People focus so much on preparing the perfect side dish that they neglect the main course. The best mashed potatoes in the world will never make up for a horrible, shoe-leather steak. Never. The best car in the world will never make up for the lack of love in a person's life. Never. We work to take care of a family, but in the process neglect the family. We work to provide for a child, but the most important provision they need is you. We work to provide our significant others with the best, forgetting that when you were happiest together with all you had was each other, together.

I know its hard in the midst of bills, worry, stress, hatred, job frustration, life disspointment, smoking, having to be pretty and smart, the pressure to be thin, the pressure to be anything than what God made you, painful relationships, gas prices, pain, Darfur, the media, negative images, the quest for money to see the importance of love. In fact to see it period. All around you, the world is showing you its there, teaching you the importance. But, you have to pay attention to learn. That, in turn, means doing something difficult and hard, but all things difficult and hard are usually necessisary. You have to step outside of yourself, your own myopic mind and vision, away from your problems and your mistakes and just take a look around, and see the world away from yourself. Because your ruining it. See it for what it is, and not what you think it should be, or wish it was, or how it would be if you were doing it, and how it applies to your supposedly shitty exisistence.

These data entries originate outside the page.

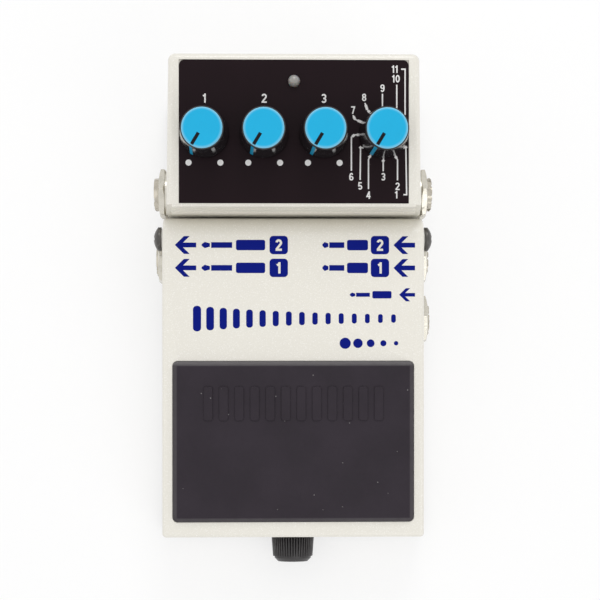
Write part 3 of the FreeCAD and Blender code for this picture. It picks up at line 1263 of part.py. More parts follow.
# Sockets
def jack_pieces():
    bushings, nuts, washers, tags = [], [], [], []
    for name, sign, y, z, high in JACKS:
        face = jack_face(z, high)
        seat = jack_seat(z)
        front = f"({TOWER_Y} + wall + running_gap)" if high else f"({y} - jack_width / 2)"
        rear = "high_jack_rear" if high else f"({y} + jack_width / 2)"
        near, far = on_side(sign, f"{face} - jack_depth", face)
        block = box(
            f"{name}_block", (near, front, f"{z} - jack_height / 2"), (far, rear, f"{z} + jack_height / 2"))
        near, far = on_side(sign, f"{face} - jack_depth + 1", f"{face} + 1")
        bore = cylinder(f"{name}_bore", "jack_bore", f"({far}) - ({near})", (near, y, z), "X")
        keep(name, cut(f"{name}_solid", block, bore))

        proud = "jack_proud" if high else "low_jack_proud"
        end = f"({seat} + jack_washer + jack_nut_height + {proud})"
        near, far = on_side(sign, face, end)
        length = f"({far}) - ({near})"
        bushings.append(cut(
            f"{name}_bushing", cylinder(
                f"{name}_bushing_blank", "jack_bushing_radius", length, (near, y, z), "X"),
            cylinder(f"{name}_bushing_bore", "jack_bore", length, (near, y, z), "X")))
        near, far = on_side(sign, seat, f"{seat} + jack_washer")
        washers.append(cut(
            f"{name}_washer", cylinder(
                f"{name}_washer_disc", "jack_washer_radius", "jack_washer", (near, y, z), "X"),
            cylinder(
                f"{name}_washer_hole", "jack_bushing_radius + running_gap", "jack_washer", (near, y, z), "X")))
        near, far = on_side(sign, f"{seat} + jack_washer", f"{seat} + jack_washer + jack_nut_height")
        nuts.append(cut(
            f"{name}_nut", bevelled_hexagon(
                f"{name}_nut_blank", "jack_nut_across", "jack_nut_height", (near, y, z), "X"),
            cylinder(f"{name}_nut_hole", "jack_bushing_radius + running_gap", "jack_nut_height", (near, y, z),
                "X")))
        if high:
            for i, share in enumerate((0.2, 0.5, 0.8)):
                tags.append(cylinder(
                    f"{name}_pin_{i}", "pin_radius", f"{z} - jack_height / 2 - {BOARD_TOP}",
                    (f"{sign} * ({face} - {share} * jack_depth)", "high_jack_rear - 6 * pin_radius",
                        BOARD_TOP)))
    keep("jack_bushings", group("jack_bushing_group", *bushings))
    keep("jack_nuts", group("jack_nut_group", *nuts))
    keep("jack_washers", group("jack_washer_group", *washers))
    keep("jack_pins", group("jack_pin_group", *tags))

    axis_z = f"({BOARD_TOP} + inlet_above)"
    wall_face = f"({rear_y(axis_z + ' + inlet_half')} - wall - jack_wall_gap)"
    block = box(
        "inlet_block", ("-inlet_half", f"{wall_face} - inlet_depth", BOARD_TOP),
        ("inlet_half", wall_face, f"{axis_z} + inlet_half"))
    nose = cylinder("inlet_nose_tube", "inlet_nose", f"{rear_y(axis_z)} - {wall_face}",
        ("0", wall_face, axis_z), "Y")
    bore = cylinder("inlet_bore_hole", "inlet_bore", "20", ("0", f"{wall_face} - inlet_depth + 2", axis_z),
        "Y")
    keep("power_inlet", cut("inlet_solid", fuse("inlet_blank", block, nose), bore))
    keep("power_inlet_pin", cylinder(
        "inlet_pin_rod", "inlet_pin", f"inlet_depth - 3", ("0", f"{wall_face} - inlet_depth + 2", axis_z),
        "Y"))


def check_document():
    """Stop on any failed object or bad shape."""
    for item in doc.Objects:
        if "Invalid" in item.State or "Error" in item.State:
            raise RuntimeError(f"{item.Name} failed: {item.State}")
    for node, piece in nodes.items():
        if piece.Shape.isNull() or not piece.Shape.isValid() or not piece.Shape.Solids:
            raise RuntimeError(f"{node} has no valid solid")


keep("case_shell", case_shell())
base_pieces()
panel_pieces()
control_pieces()
treadle_pieces()
hinge_pieces()
thumbscrew_pieces()
return_spring()
battery_pieces()
switch_pieces()
board_pieces()
jack_pieces()
doc.recompute()
check_document()
os.makedirs("parts", exist_ok=True)
for node, piece in nodes.items():
    piece.Shape.exportStep(f"parts/{node}.step")
print(len(nodes), "nodes written")
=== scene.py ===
"""Looks of a compact delay pedal: paint, print, rubber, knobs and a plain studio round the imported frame."""

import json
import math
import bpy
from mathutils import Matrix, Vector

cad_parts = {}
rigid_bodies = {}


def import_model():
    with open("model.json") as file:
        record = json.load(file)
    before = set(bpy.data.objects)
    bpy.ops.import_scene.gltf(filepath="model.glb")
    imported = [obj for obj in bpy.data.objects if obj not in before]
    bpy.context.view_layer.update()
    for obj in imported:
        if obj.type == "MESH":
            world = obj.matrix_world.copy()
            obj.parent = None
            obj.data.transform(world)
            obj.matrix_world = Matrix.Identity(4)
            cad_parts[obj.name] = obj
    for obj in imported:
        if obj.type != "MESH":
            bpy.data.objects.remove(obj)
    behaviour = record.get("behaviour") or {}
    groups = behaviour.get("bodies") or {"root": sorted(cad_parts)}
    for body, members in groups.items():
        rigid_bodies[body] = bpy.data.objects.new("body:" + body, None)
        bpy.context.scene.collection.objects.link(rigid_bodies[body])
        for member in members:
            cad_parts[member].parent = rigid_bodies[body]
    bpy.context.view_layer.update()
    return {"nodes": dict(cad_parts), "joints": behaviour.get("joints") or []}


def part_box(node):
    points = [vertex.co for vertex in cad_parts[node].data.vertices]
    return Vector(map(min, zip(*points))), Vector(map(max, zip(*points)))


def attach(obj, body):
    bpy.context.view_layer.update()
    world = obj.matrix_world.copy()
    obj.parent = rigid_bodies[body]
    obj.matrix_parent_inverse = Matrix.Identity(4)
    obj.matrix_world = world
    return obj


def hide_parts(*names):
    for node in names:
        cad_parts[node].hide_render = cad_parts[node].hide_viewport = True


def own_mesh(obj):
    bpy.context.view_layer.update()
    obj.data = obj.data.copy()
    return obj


bl_info = {
    "name": "Delay pedal looks",
    "version": (1, 0, 0),
    "blender": (4, 5, 0),
    "location": "3D View > Sidebar > Pedal",
    "description": "Finishes, prints, rubber pad, knob pointers and studio for the packed pedal",
    "category": "Object",
}

import bmesh
import bpy
from bpy.props import FloatProperty, FloatVectorProperty, IntProperty, PointerProperty
from mathutils import Matrix, Vector

for leftover in list(bpy.data.objects):
    bpy.data.objects.remove(leftover)
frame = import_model()
NODES = frame["nodes"]
MM = 0.001
SLOPE = math.radians(8)
TREADLE_FRONT = Matrix.Translation((0, -61 * MM, 22 * MM))
# Millimetres across, up the slope and out of the treadle's top face, to metres in the pedal's frame
TREADLE_FACE = TREADLE_FRONT @ Matrix.Rotation(SLOPE, 4, "X") @ Matrix.Scale(MM, 4)
PANEL_RISE = 9.9
PANEL_FACE = TREADLE_FACE @ Matrix.Translation((0, 0, PANEL_RISE))
# Places on the two faces and sizes, in millimetres
KNOBS = (("level", -22.425), ("feedback", -7.475), ("time", 7.475), ("mode", 22.425))
KNOB_ALONG, KNOB_SPACING = 103.1, 14.95
KNOB_BASE = 9.8
POINTER_TURN = -math.radians(31)
POINTER_NEAR, POINTER_FAR, POINTER_HALF, POINTER_LOW, POINTER_HIGH = 1.5, 4.72, 0.42, 12.41, 12.67
# Height over the knob's base, and radius, at the lower and upper end of a knob's skirt
SKIRT_LOW, SKIRT_HIGH = (0.9, 6.2), (12.1, 5.28)
STRIPE_HEIGHTS, STRIPE_HALF, STRIPE_LIFT = (1.4, 4.0, 8.0, 11.6), 0.42, 0.03
PAD_MIDDLE, PAD_LENGTH, PAD_WIDTH, PAD_SEAT, PAD_CORNER = 24.8, 41.6, 62.4, 0.58, 1.4
BAR_WIDTH, BAR_LENGTH, BAR_START, BAR_CORNER = 2.4, 8.9, 26.3, 0.7
SCALE_DOT_SIDE, SCALE_DOT_ALONG, SCALE_DOT_RADIUS = 3.98, 95.86, 0.77
SCALE_DIGIT_ALONG, SCALE_DIGIT, DIAL_DIGIT = 112.0, 2.3, 1.9
TILES, TILE, TILE_RADIUS, TILE_DIGIT = (-3.8, 22.4), 4.75, 0.95, 2.9
WIDE_ARROWS, WIDE_PLUGS = ((-30.6, -25.1), (25.9, 31.5)), ((-23.7, 16.4), (7.5, 11.8))
# Rows of signs on the treadle: place up the slope, arrows from tip to end and their height,
# plug signs by start and length and their height, and the digit on the row's tiles
SIGN_ROWS = (
    (75.6, WIDE_ARROWS, 4.6, WIDE_PLUGS, 2.7, "2"),
    (69.7, WIDE_ARROWS, 4.6, WIDE_PLUGS, 2.7, "1"),
    (62.75, ((27.4, 31.5),), 3.4, ((14.6, 10.8),), 1.9, ""))
ECHO_ROW, ECHO_START, ECHO_SPREAD = 56.6, -24.9, 54.2
DOT_ROW, DOT_START, DOT_SPACING = 50.2, 13.4, 3.3
BORE_RADIUS, THREAD_RADIUS, THREAD_ROOT, THREAD_PITCH = 3.25, 4.5, 4.16, 0.75
SPRING_TURNS, SPRING_WIRE_RADIUS = 7, 0.6
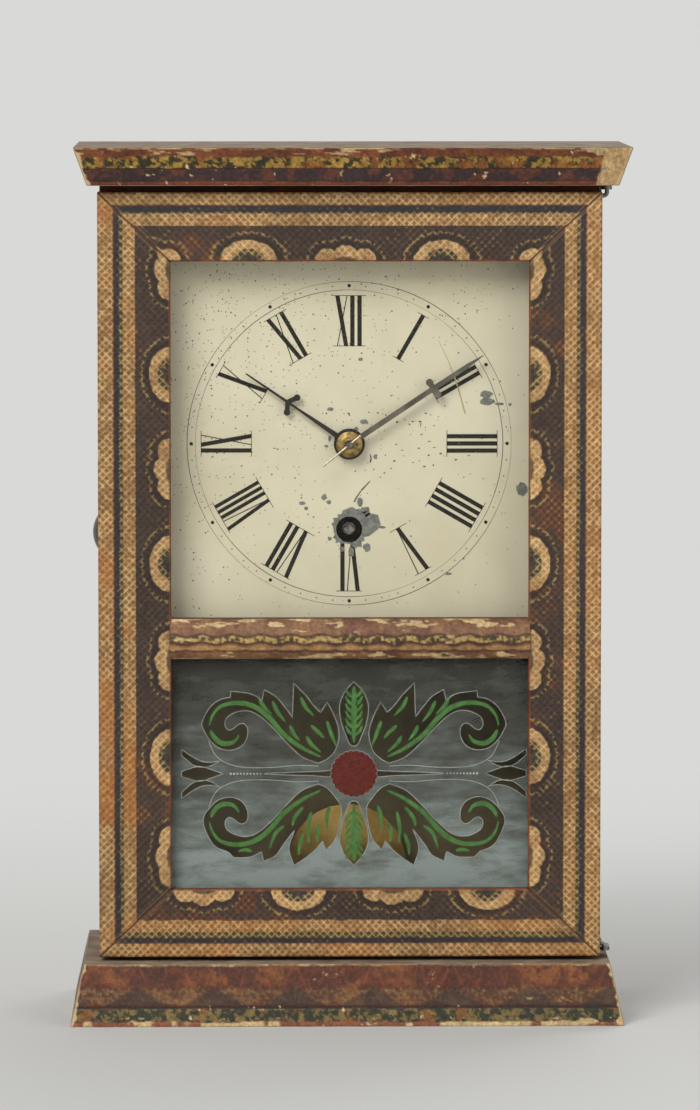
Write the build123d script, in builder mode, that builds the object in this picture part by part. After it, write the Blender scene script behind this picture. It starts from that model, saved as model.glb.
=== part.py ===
from build123d import *
import math
import os

# Cottage clock: a paper-covered wooden case, a hinged glazed door and a spring-driven movement.
# Millimetres. The clock faces -Y, +X is to the viewer's right, Z is up, the origin is under its middle.

# Base
base_overhang = 9.5
base_height = 21.4
base_splay = 4.8
base_strip_thickness = 12.0
base_board_thickness = 9.4
glue_block_leg = 12.0
glue_block_height = 9.0
off_centre = 1.0

# Case box
case_width = 173.0
case_above_hub = 83.3
side_thickness = 7.0
case_top_thickness = 7.0
backboard_thickness = 5.0

# Cornice
cornice_overhang = 9.5
cornice_height = 13.2
cornice_splay = 4.6
cornice_strip_thickness = 9.5

# Door
door_overhang = 0.5
door_thickness = 11.0
door_gap_below = 1.5
door_gap_above = 2.5
door_to_case_gap = 0.3
ledge_depth = 6.2
stile_width = 25.0
rail_width = 23.7
divider_below_hub = 59.7
divider_height = 14.2
divider_proud = 1.6
arris_radius = 0.7
rebate_width = 4.0
rebate_depth = 7.0
glass_thickness = 1.6
glass_clearance = 0.5
bead_width = 3.2
bead_depth = 3.0

# Hinges
hinge_offset = 2.1
hinge_setback = 2.0
pintle_radius = 0.75
pintle_in_door = 11.0
pintle_past_eye = 0.3
pintle_below_head = 1.4
pintle_bend = 1.2
eye_radius = 1.75
eye_clearance = 0.05
eye_thickness = 1.2
eye_height_low = 2.4
eye_drop_high = 0.6
hinge_play = 0.3
bracket_leaf_thickness = 0.9
bracket_leaf_length = 13.0
bracket_leaf_height = 9.0
bracket_setback = 0.8
bracket_tongue_length = 4.9

# Latch
latch_below_hub = 31.1
latch_setback = 9.7
knob_radius = 6.1
knob_thickness = 2.5
knob_gap = 0.3
knob_rim = 0.6
spindle_radius = 1.5
spindle_clearance = 0.1
hook_thickness = 1.6
hook_gap = 3.2
hook_hub_radius = 2.6
hook_inner_radius = 6.4
hook_outer_radius = 8.0
hook_first_angle = 25.0
hook_last_angle = 117.0
staple_wire_radius = 0.6
staple_reach = 4.5
staple_half_width = 3.0
staple_in_door = 4.0
staple_bend = 1.2

# Dial
dial_side_gap = 10.5
dial_height = 140.0
dial_below_hub = 68.7
dial_thickness = 0.5
dial_setback = 4.2
dial_hub_hole_radius = 5.0
winding_hole_radius = 4.6
dial_block_width = 13.5
dial_block_height = 14.0
dial_block_depth = 12.0
dial_nail_inset = 1.5
dial_nail_rise = 3.0
dial_nail_radius = 0.5
dial_nail_head_radius = 1.2
dial_nail_head_height = 0.6
dial_nail_length = 8.0

# Paper label on the backboard
label_side_gap = 17.5
label_height = 96.0
label_above_base = 21.4
label_thickness = 0.2

# Movement frame
plate_width = 68.0
plate_height = 107.0
plate_below_hub = 56.7
plate_thickness = 1.2
plate_spacing = 26.6
dial_to_plate = 12.0
post_length = 15.0
running_clearance = 0.05
end_shake = 0.3
pillar_radius = 2.5
pillar_spigot_radius = 1.4
pillar_inset = 4.5
lower_pillar_rise = 8.0
upper_pillar_drop = 4.5
lug_width = 7.5
lug_height = 10.0
lug_hole_inset = 3.8
lower_lug_rise = 14.0
upper_lug_drop = 14.0
post_radius = 3.0
screw_radius = 1.2
screw_head_radius = 2.4
screw_head_height = 1.2
screw_in_board = 3.6
window_width = 12.0
window_height = 30.0
window_offset = 24.0
window_rise = 42.0

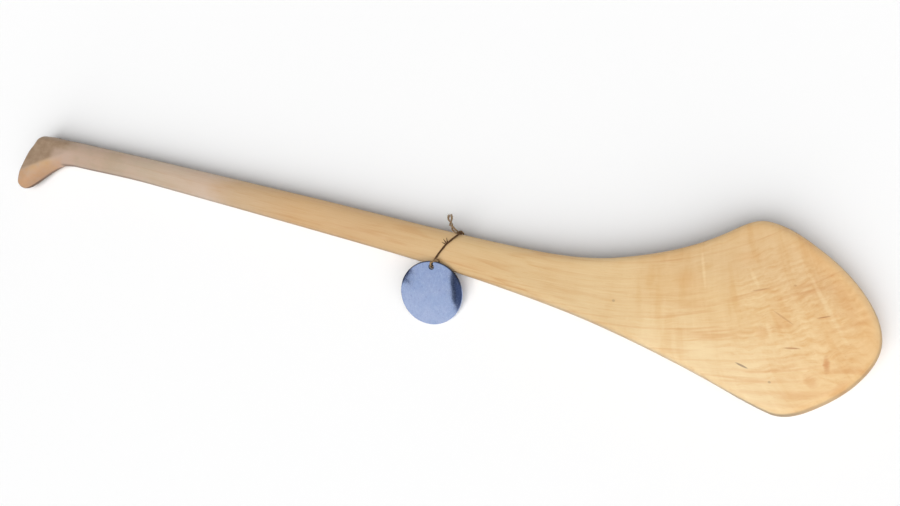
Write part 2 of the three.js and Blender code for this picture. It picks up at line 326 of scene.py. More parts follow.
# The way over the face, round below the handle and out along the two tails
OVER_THE_FACE = [
    (575.3, -4.1, 20.6), (574.2, -6, 21.5), (572.7, -8.6, 22.4), (571, -11.4, 22.9),
    (569.2, -14, 23.2), (566.7, -19.4, 23.2), (564.6, -23.6, 22.8), (563, -27, 22.2),
]
LOOP_MIDDLE_Y = -16.75
LOOP_HALF_WIDTH = 17.75
LOOP_HALF_THICKNESS = 11.1
LOOP_SQUARENESS = 2.6
LOOP_ANGLES = (146, 386)
LOOP_X = (566.8, 574.5)
LOOP_POINTS = 17
TAILS_AXIS = [
    (560.9, 11.9, 18.2), (562.6, 8.4, 18.8), (564.6, 5, 19.6),
    (568.1, 1.6, 20.3), (570.6, -0.2, 20.6), (573.4, -1.4, 20.4),
]
TAIL_OFFSET = 0.98
TIP_SPREAD = 0.7
TIP_SPREAD_SHARE = 0.14
TAILS_TWIST = (0.12, 0.85)
TAIL_POINTS = 17
TAIL_FINE_STEP = 0.05

# Where the twine's tones change
FREE_END = 16.0
FREE_END_FADE = 3.0
FACE_FADE_IN = 2.0
FACE_FADE_OUT = (1.0, 3.0)
HOLE_SHADE_REACH = 2.2
KNOT_SHADE_REACH = 4.5
KNOT_SHADE = 0.7

# Stray fibres: how many, and how far they start from the middle, lean, reach and curl
FUZZ_SEED = 11
FUZZ_COUNT = 260
FUZZ_MARGIN = 4
FUZZ_START = 0.55
FUZZ_LEAN = 0.9
FUZZ_REACH = (3.0, 0.28)
FUZZ_LEAST_REACH = 0.3
FUZZ_CURL = 0.35
FUZZ_STEPS = 6
FUZZ_SIDES = 3
FUZZ_RADII = (0.05, 0.015)
FUZZ_LOWEST = 0.1

# The brush of fibres at each end
BRUSH_COUNT = 26
BRUSH_SPREAD = 0.35
BRUSH_START = 1.2
BRUSH_REACH = (1.2, 2.6)
BRUSH_CURL = 0.4

# Splinters on the front strand, each from its foot to its tip
SPLINTER_RADII = (0.55, 0.2)
SPLINTER_SIDES = 5
SPLINTERS = [
    ((569.6, -13.4, 23.7), (566.0, -10.6, 25.0)), ((570.2, -12.6, 23.7), (568.6, -8.8, 24.8)),
    ((569.2, -14.2, 23.8), (565.4, -13.5, 24.6)),
]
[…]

I saw two men get on the bus, stumbling towards the back. Clearly intoxicated, and clearly not giving a damn. One sat down on the back bench beside me, the other on a seat on the side of the bus, near the back bench. My man sitting next to me must have had the brunt of the pint, because he was laid out like a rug, sprawled out like he was the shining example of how to make a snow angel. He was in and out of conciousness, but in those moments he was with us, he knew one thing: he was not comfortable. He took one of his legs and propped it up on his homeboy's knee. His homeboy took his legs, pulled it further on his lap, smiled, and let the breeze through the window take him away.

Love.

"You can learn something from anything, if you pay attention."